I certainly don't have epiphanies every day. They have been scattered around at odd times in my life. I also have different kinds of epiphanies.
There is the kind of epiphany where for a moment I get a glimpse of the whole, like when for a brief moment I see that the entire universe is engaged in a Great Dance.
There are teeny tiny epiphanies where I suddenly see what is REALLY going on. Like I used to be very in favor of the peace talks, but when Arafat walked out on Oslo after being offered like 99% of what he said he wanted, I realized that my perecption had been fatally flawed. It was click click click, OMGosh some people don't want peace. How can that be true? But it's true. Click click click I suddenly saw the middle east problem as the ugly evil thing it really is, and how the peace talks were actully making things more violent.
And then there are the really odd little epiphanies, if that is even the right word, when I feel to my core the gears of the universe turning, when I sense that I have done something pivotal and life altering. For example, there was a time when I set up a meeting between a particularly significant rabbi and the cardinal of vienna. Me? I'm a nobody. But I got two major somebodies to meet and talk, and somehow, something inside of me just sensed that by arranging this meeting I had altered the future into a different course.

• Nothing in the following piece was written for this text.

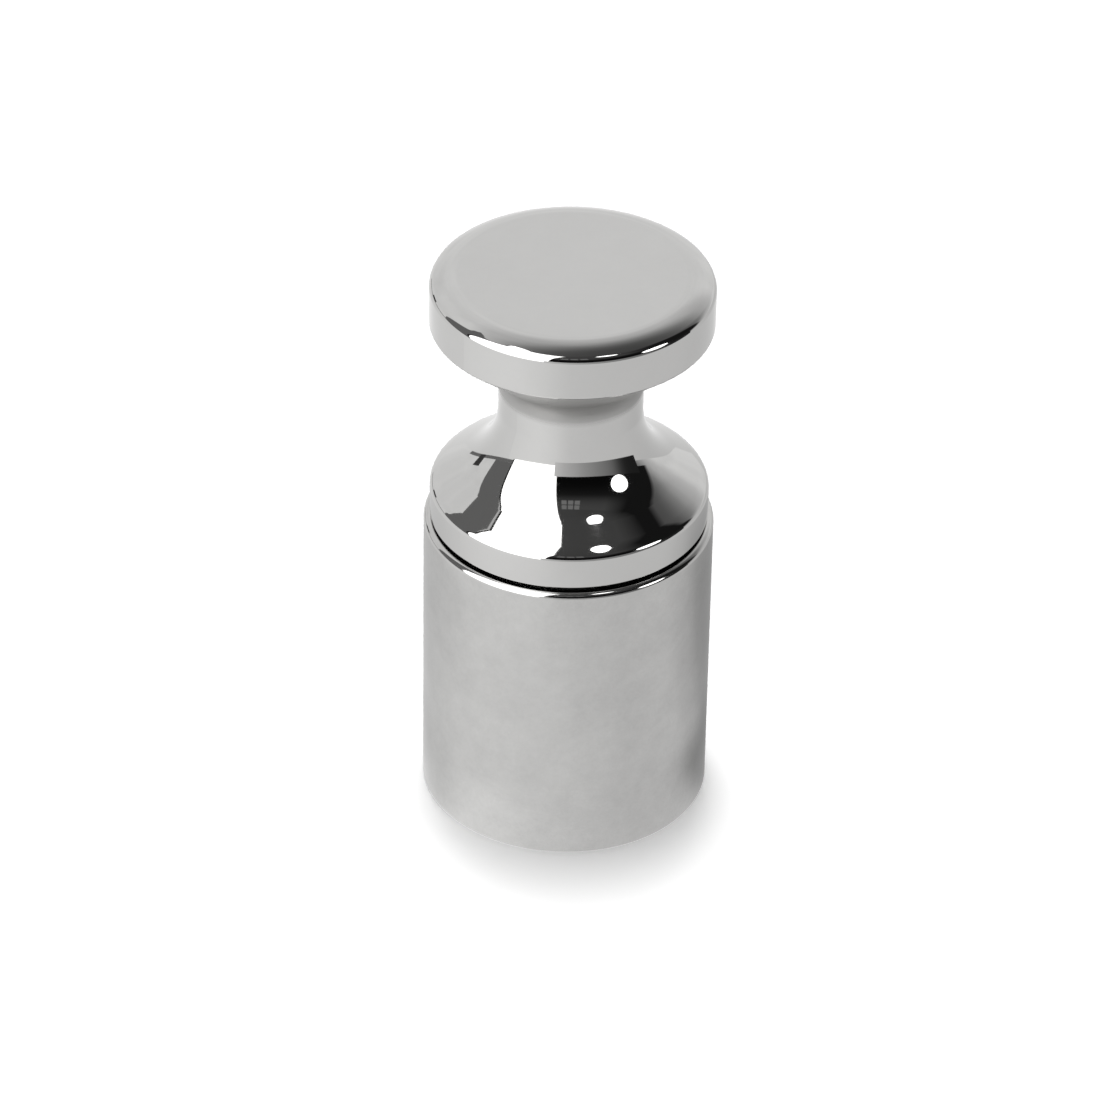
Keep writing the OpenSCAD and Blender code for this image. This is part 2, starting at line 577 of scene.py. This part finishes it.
def full_circle(levels):
    """Places levels on the round gradient, with the level at 270 at both of its ends."""
    placed = [(on_gradient(azimuth), level) for azimuth, level in levels]
    seam = dict(levels)[270]
    return [stop for stop in placed if stop[0] > 0] + [(0, seam), (1, seam)]


ground_white, tree = bare_material("ground_white")
board = node_on(tree, "ShaderNodeBsdfDiffuse", {"Color": ground_colour})
lift = node_on(tree, "ShaderNodeEmission", {"Strength": ground_lift})
seen = node_on(tree, "ShaderNodeAddShader", {0: board.outputs[0], 1: lift.outputs[0]})

point = node_on(tree, "ShaderNodeTexCoord", {}).outputs["Object"]
around = round_gradient(tree, point)
reach = node_on(tree, "ShaderNodeVectorMath", {0: point}, operation="LENGTH")
# painted light and shade, seen only in the steel's reflections of the ground
painted_shades = grey_ramp(tree, around, full_circle(painted_light_at_foot))
for stretch, levels in ((near_stretch, painted_light_near), (far_stretch, painted_light_far)):
    share = fade_on(tree, reach.outputs["Value"], *stretch, interpolation_type="SMOOTHSTEP")
    further = grey_ramp(tree, around, full_circle(levels))
    painted_shades = mix_on(tree, share, painted_shades, further, "RGBA")
mirrored = node_on(tree, "ShaderNodeEmission", {"Color": painted_shades, "Strength": ramp_strength})
choice = {0: rays_sum(tree, mirror_rays), 1: seen.outputs[0], 2: mirrored.outputs[0]}
show(tree, node_on(tree, "ShaderNodeMixShader", choice))

ground = bmesh.new()
bmesh.ops.create_circle(ground, cap_ends=True, segments=64, radius=ground_r)
bmesh.ops.translate(ground, verts=ground.verts, vec=(0, 0, -ground_gap))
stage_piece("ground", ground, ground_white)


# Room: plain white to the camera. The steel mirrors a vaulted ceiling, which comes down to the
# ground all round. It glows with slightly mottled painted light and has painted shade in front on
# the right.

studio_centre = Vector((0, 0, 30 * MM))
# the room's level for the soft light that it throws on the ground
room_fill = 0.3
ceiling_r = 1.5
# azimuth and elevation of the middle of the ceiling's painted shade, its painted light levels by
# the angle from there, and how far the mottle varies them
painted_shade_centre = (40, 40)
painted_ceiling_levels = (
    (0, 0.07), (40, 0.08), (50, 0.11), (55, 0.13), (60, 0.19),
    (66, 0.34), (70, 0.47), (75, 0.64), (83, 0.82), (88, 0.98),
)
mottle_scale = 4
mottle_depth = 0.3

world = bpy.data.worlds.new("white_room")
scene.world = world
world.use_nodes = True
tree = world.node_tree
walls = tree.nodes["Background"]
walls.inputs["Color"].default_value = (1, 1, 1, 1)
is_seen = rays_sum(tree, ("Is Camera Ray", *mirror_rays))
limits = {"Value": is_seen, "To Min": room_fill, "To Max": 1}
wall_level = node_on(tree, "ShaderNodeMapRange", limits).outputs[0]
tree.links.new(wall_level, walls.inputs["Strength"])


def toward(azimuth, elevation):
    """The direction from the weight to a place in the studio: azimuth 0 is the camera's side."""
    a, e = radians(azimuth), radians(elevation)
    return Vector((sin(a) * cos(e), -cos(a) * cos(e), sin(e)))


def glow(name, strength):
    """A material that shows at its own level, with its node tree and the shader that glows."""
    material, tree = bare_material(name)
    emission = node_on(tree, "ShaderNodeEmission", {"Strength": strength})
    show(tree, emission)
    return material, tree, emission


def plain_glow(name, strength):
    """A material that shows at its own level, the same all over."""
    return glow(name, strength)[0]


def outward(tree):
    """The direction from the weight to the shaded place."""
    point = node_on(tree, "ShaderNodeTexCoord", {}).outputs["Object"]
    ends = {0: point, 1: studio_centre}
    offset = node_on(tree, "ShaderNodeVectorMath", ends, operation="SUBTRACT").outputs[0]
    return node_on(tree, "ShaderNodeVectorMath", {0: offset}, operation="NORMALIZE").outputs[0]


def only_mirrored(name, mesh, material):
    """Adds a studio piece that shows only as a reflection in the steel."""
    piece = stage_piece(name, mesh, material)
    piece.visible_camera = False
    piece.visible_diffuse = False
    piece.visible_shadow = False


# the ceiling's glow: painted light, with painted shade round its darkest place
ceiling_painted_light_and_shade, tree, emission = glow("ceiling_painted_light_and_shade", ramp_strength)
away = outward(tree)
darkest = toward(*painted_shade_centre)
nearness = node_on(tree, "ShaderNodeVectorMath", {0: away, 1: darkest}, operation="DOT_PRODUCT")
by_nearness = [(cos(radians(angle)), level) for angle, level in painted_ceiling_levels]
painted_shades = grey_ramp(tree, nearness.outputs["Value"], by_nearness)
mottle = node_on(tree, "ShaderNodeTexNoise", {"Vector": away, "Scale": mottle_scale, "Detail": 3})
spread = math_on(tree, "MULTIPLY_ADD", mottle.outputs[0], mottle_depth, 1 - mottle_depth / 2)
mottled = node_on(tree, "ShaderNodeVectorMath", {0: painted_shades, "Scale": spread}, operation="SCALE")
tree.links.new(mottled.outputs[0], emission.inputs["Color"])
dome = bmesh.new()
bmesh.ops.create_uvsphere(dome, u_segments=48, v_segments=24, radius=ceiling_r)
whole_dome = dome.verts[:] + dome.edges[:] + dome.faces[:]
bmesh.ops.bisect_plane(dome, geom=whole_dome, plane_no=(0, 0, 1), clear_inner=True)
only_mirrored("ceiling", dome, ceiling_painted_light_and_shade)


# Curtain: black cloth in front on the right, hung in a curve round the weight. It glows at painted
# levels: painted shade, nearly black, paling a little towards its top with painted light.

# painted levels by elevation
painted_curtain_levels = ((12, 0.004), (36, 0.004), (45, 0.07), (56, 0.09))
screen_rows = 12
screen_columns = 24


def screen(name, material, distance, azimuths, elevations):
    """A screen curved round the weight, between two azimuths and two elevations."""
    mesh = bmesh.new()
    left, right = azimuths
    low, high = elevations
    foot = mesh.verts.new(studio_centre + toward(left, low) * distance)
    bmesh.ops.spin(
        mesh,
        geom=[foot],
        cent=studio_centre,
        axis=toward(left, 0).cross(Vector((0, 0, 1))),
        angle=radians(high - low),
        steps=screen_rows,
    )
    bmesh.ops.spin(
        mesh,
        geom=mesh.verts[:] + mesh.edges[:],
        cent=studio_centre,
        axis=(0, 0, 1),
        angle=radians(right - left),
        steps=screen_columns,
    )
    only_mirrored(name, mesh, material)


curtain_painted_glow, tree, emission = glow("curtain_painted_glow", ramp_strength)
height = node_on(tree, "ShaderNodeSeparateXYZ", {0: outward(tree)}).outputs["Z"]
by_height = [(sin(radians(elevation)), level) for elevation, level in painted_curtain_levels]
tree.links.new(grey_ramp(tree, height, by_height), emission.inputs["Color"])
screen("curtain", curtain_painted_glow, distance=1.2, azimuths=(-17, 98), elevations=(12, 56))


# Dark corner: painted shade, a second black screen just inside the curtain, further to the right.
# It has no hard edge at its sides and its top, where it thins out until it is clear.

# each from where the screen is clear to where it is black, in degrees
corner_left_fade = (50.4, 79.2)
corner_right_fade = (111.6, 107.28)
corner_top_fade = (65.5, 55.1)

painted_corner_shade, tree, emission = glow("painted_corner_shade", strength=0.012)
away = outward(tree)
around = round_gradient(tree, away)
height = node_on(tree, "ShaderNodeSeparateXYZ", {0: away}).outputs["Z"]
left = fade_on(tree, around, *map(on_gradient, corner_left_fade))
right = fade_on(tree, around, *map(on_gradient, corner_right_fade))
top = fade_on(tree, height, *(sin(radians(elevation)) for elevation in corner_top_fade))
sides = math_on(tree, "MULTIPLY", left, right)
cover = math_on(tree, "MULTIPLY", sides, top)
clear = node_on(tree, "ShaderNodeBsdfTransparent", {})
choice = {0: cover, 1: clear.outputs[0], 2: emission.outputs[0]}
show(tree, node_on(tree, "ShaderNodeMixShader", choice))
screen("painted_shade_corner", painted_corner_shade, distance=1.15, azimuths=(50, 114), elevations=(5, 66))


# Apron: a sheet that stands close in front of the weight, below the camera. It glows with painted
# light, pale on the left, and darkens to black on the right with painted shade.

# painted light levels by azimuth
painted_apron_levels = (
    (-20, 0.89), (-10, 0.72), (0, 0.62), (10, 0.55), (20, 0.445), (30, 0.39),
    (40, 0.32), (50, 0.27), (60, 0.2), (70, 0.06), (80, 0.02), (97, 0.02),
)

apron_painted_light, tree, emission = glow("apron_painted_light", ramp_strength)
around = round_gradient(tree, outward(tree))
by_azimuth = [(on_gradient(azimuth), level) for azimuth, level in painted_apron_levels]
tree.links.new(grey_ramp(tree, around, by_azimuth), emission.inputs["Color"])
screen("apron", apron_painted_light, distance=0.24, azimuths=(-20, 97), elevations=(-7, 12))


# Window: two rows of three dim panes behind the camera and above it, with dark bars between them
# where the curtain shows through.

pane_w = 7
pane_h = 5.5
pane_azimuths = (-10, -1, 8)
pane_elevations = (44, 50.5)

pane_glow = plain_glow("pane_glow", strength=0.25)
panes = [(azimuth, elevation) for azimuth in pane_azimuths for elevation in pane_elevations]
for number, (azimuth, elevation) in enumerate(panes):
    across = (azimuth, azimuth + pane_w)
    up = (elevation, elevation + pane_h)
    screen("pane_%d" % number, pane_glow, distance=1.1, azimuths=across, elevations=up)


# Softbox: a tall sheet of bright white cloth on the left, in front of a slightly wider black one
# that shows as a dark rim along its far side.

def card(name, material, facing, distance, corners):
    """A flat card whose corners lie in the given directions, each an azimuth and an elevation."""
    mesh = bmesh.new()
    rays = [toward(*corner) for corner in corners]
    made = [mesh.verts.new(studio_centre + ray * distance / ray.dot(facing)) for ray in rays]
    bmesh.ops.contextual_create(mesh, geom=made)
    only_mirrored(name, mesh, material)


softbox_facing = toward(-45, 30)
card(
    "softbox",
    plain_glow("softbox_cloth", strength=3),
    facing=softbox_facing,
    distance=0.45,
    corners=((-79.5, -3), (-113, 70), (-15, 79), (-17, -3)),
)
card(
    "softbox_rim",
    plain_glow("rim_black", strength=0.01),
    facing=softbox_facing,
    distance=0.47,
    corners=((-81.5, -3), (-115.5, 70), (-15, 79), (-17, -3)),
)


# Flag, table and stand: a grey cloth beside the softbox, the edge of a far table below it, and a
# dark lamp stand further back. Each glows at one set level, painted light for how lit it is. The
# left side of the weight mirrors them.

card(
    "grey_flag",
    plain_glow("flag_painted_light", strength=0.19),
    facing=toward(-95, 30),
    distance=0.9,
    corners=((-109, 2), (-125, 56), (-106, 59), (-78, 2)),
)
table_painted_light = plain_glow("table_painted_light", strength=0.2)
screen("far_table", table_painted_light, distance=1.3, azimuths=(-147, -79), elevations=(-2, 2))
stand_painted_light = plain_glow("stand_painted_light", strength=0.06)
screen("lamp_stand", stand_painted_light, distance=1.2, azimuths=(-134, -127), elevations=(-1, 11))


# Lamps: two round lamps in front on the right, which the steel mirrors as bright spots, and a
# small lit panel overhead, which lights the ground and throws the soft shadow.

spot_distance = 0.5
# azimuth, elevation, and half the angle that the lamp takes up as seen from the weight
spot_places = {"lamp_front": (46, 67, 5.3), "lamp_right": (66.5, 22.5, 10.5)}
overhead_w = 0.09
overhead_l = 0.16
overhead_watts = 5.9
overhead_place = toward(-173, 85.3) * 0.9

for name, (azimuth, elevation, half_angle) in spot_places.items():
    bulb = bmesh.new()
    bulb_r = spot_distance * sin(radians(half_angle))
    bulb_place = studio_centre + toward(azimuth, elevation) * spot_distance
    bmesh.ops.create_icosphere(bulb, subdivisions=3, radius=bulb_r)
    bmesh.ops.translate(bulb, verts=bulb.verts, vec=bulb_place)
    only_mirrored(name, bulb, plain_glow(name, strength=4))

overhead = bpy.data.lights.new("overhead", "AREA")
overhead.shape = "RECTANGLE"
overhead.size = overhead_w
overhead.size_y = overhead_l
overhead.energy = overhead_watts
lamp = bpy.data.objects.new("overhead", overhead)
scene.collection.objects.link(lamp)
lamp.location = overhead_place
lamp.rotation_euler = (-overhead_place).to_track_quat("-Z", "Y").to_euler()
lamp.visible_glossy = False


scene.view_settings.view_transform = "Standard"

My most recent epiphany? Lets just say that when I was very young, I made a bargain with G-d. I told Him I would go through whatever I needed to go through, no matter how painful, if He would make me into a saint of goodness and wisdom. Well G-d took me up on it. (Indeed this was one of those moments where I felt the gears of the universe changing.) Fast forward to about two years ago. I was in the middle of a serious depression (I'm bipolar), and I mean the kind of screaming pain and madness depression where you pray to die in your sleep just so that the pain will stop. I was in a Yahoo chat room and someone came in who was very suicidal, doubting G-d, all the usual. His question was why should he love a G-d that has sent so much pain into his life. I felt this deep peace and calmness and replied, "Because every morning, the sun comes up again. Because kittens bat little jingly toys around on the floor. Because the sound of the birds singing is so lovely." It was a brief moment of clarity, it left as suddenly as it came. But then I was amazed that I had said what I said. Somehow, in the pit of hell, I had seen heaven. For one moment, I had been wise. And yes, all the pain I've gone through to get to that moment was worth it.